A loaded gasoline tanker carries approximately 52,000 pounds of gasoline. Think of it as a 52,000-pound IED in the tunnel.

I doubt there is a fire-suppression system that is capable of handling that type of incident in that confined space. There would not only be fire, but a massive explosion in the confines of the tunnel.

All air would be sucked out of the tunnel. You could compare it to a massive, explosive blowtorch out both ends of the tunnel. No one would survive in the tunnel or near the entrances. The tunnel structure would be compromised or destroyed.

There would be a loss of life, including Colorado Department of Transportation workers in the complex. Fire trucks would not be able to be deployed into the tunnel, even if anyone survived the initial blast. Firefighters do not extinguish gas-tanker fires; they simply use water to cool the fire down.
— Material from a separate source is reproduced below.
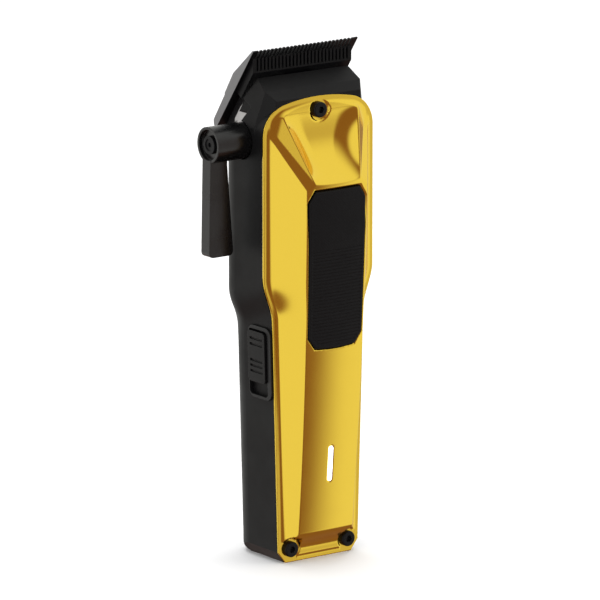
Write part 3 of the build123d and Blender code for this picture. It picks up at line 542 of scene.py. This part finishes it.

The fire burns itself out.

Chemical or cryogenic liquid trailers also come with their own dangers: a leaking trailer after a collision. Liquid oxygen and liquid hydrogen are explosive. Think the space shuttle Challenger explosion. A liquid-nitrogen leak would suffocate everyone in the tunnel.
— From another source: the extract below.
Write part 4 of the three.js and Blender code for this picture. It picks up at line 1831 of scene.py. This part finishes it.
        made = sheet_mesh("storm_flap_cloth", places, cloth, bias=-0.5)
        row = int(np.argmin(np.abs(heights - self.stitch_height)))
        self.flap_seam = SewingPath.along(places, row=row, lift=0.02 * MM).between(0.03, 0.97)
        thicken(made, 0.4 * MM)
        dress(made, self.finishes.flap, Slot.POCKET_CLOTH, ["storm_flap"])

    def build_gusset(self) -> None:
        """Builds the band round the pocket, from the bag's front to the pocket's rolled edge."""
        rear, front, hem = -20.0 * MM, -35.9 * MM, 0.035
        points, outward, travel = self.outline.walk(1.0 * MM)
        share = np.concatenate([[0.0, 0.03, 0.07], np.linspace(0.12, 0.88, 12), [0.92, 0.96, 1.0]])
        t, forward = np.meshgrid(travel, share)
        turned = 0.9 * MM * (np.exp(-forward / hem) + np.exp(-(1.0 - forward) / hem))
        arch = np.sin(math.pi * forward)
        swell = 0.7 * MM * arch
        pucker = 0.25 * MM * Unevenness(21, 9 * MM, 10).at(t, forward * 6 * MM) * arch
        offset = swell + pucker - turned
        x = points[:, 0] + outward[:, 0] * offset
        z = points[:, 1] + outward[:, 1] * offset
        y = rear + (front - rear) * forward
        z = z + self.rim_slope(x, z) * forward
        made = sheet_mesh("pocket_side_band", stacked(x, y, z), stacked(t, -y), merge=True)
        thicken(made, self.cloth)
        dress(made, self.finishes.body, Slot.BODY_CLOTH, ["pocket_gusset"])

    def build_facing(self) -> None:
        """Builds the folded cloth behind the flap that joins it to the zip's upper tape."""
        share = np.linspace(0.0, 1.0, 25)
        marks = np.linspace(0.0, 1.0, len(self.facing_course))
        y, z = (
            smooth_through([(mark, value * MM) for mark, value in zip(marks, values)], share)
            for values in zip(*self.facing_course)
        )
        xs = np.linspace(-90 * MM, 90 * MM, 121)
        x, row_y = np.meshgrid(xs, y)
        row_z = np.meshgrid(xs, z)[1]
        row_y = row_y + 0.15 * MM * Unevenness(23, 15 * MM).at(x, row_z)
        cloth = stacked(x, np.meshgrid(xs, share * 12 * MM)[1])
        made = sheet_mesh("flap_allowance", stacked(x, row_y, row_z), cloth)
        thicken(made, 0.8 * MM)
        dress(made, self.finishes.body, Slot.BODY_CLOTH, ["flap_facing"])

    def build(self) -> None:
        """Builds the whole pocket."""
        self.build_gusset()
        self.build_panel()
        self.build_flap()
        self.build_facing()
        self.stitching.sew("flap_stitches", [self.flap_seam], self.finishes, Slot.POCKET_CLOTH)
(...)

Regarding the trucking industry, which says drivers lose too much time going over Loveland Pass, an experienced driver loses only 15 minutes each way — or 45 minutes maximum round-trip — regardless of the weather because the terrain requires slower speeds.

Weather nominally affects the time. The time lost, the inconvenience and the risk to the life of the driver are minimal compared with the possible catastrophic loss of life in a tunnel explosion.

If the pass is open, regardless of the weather, tankers have to go over Loveland Pass.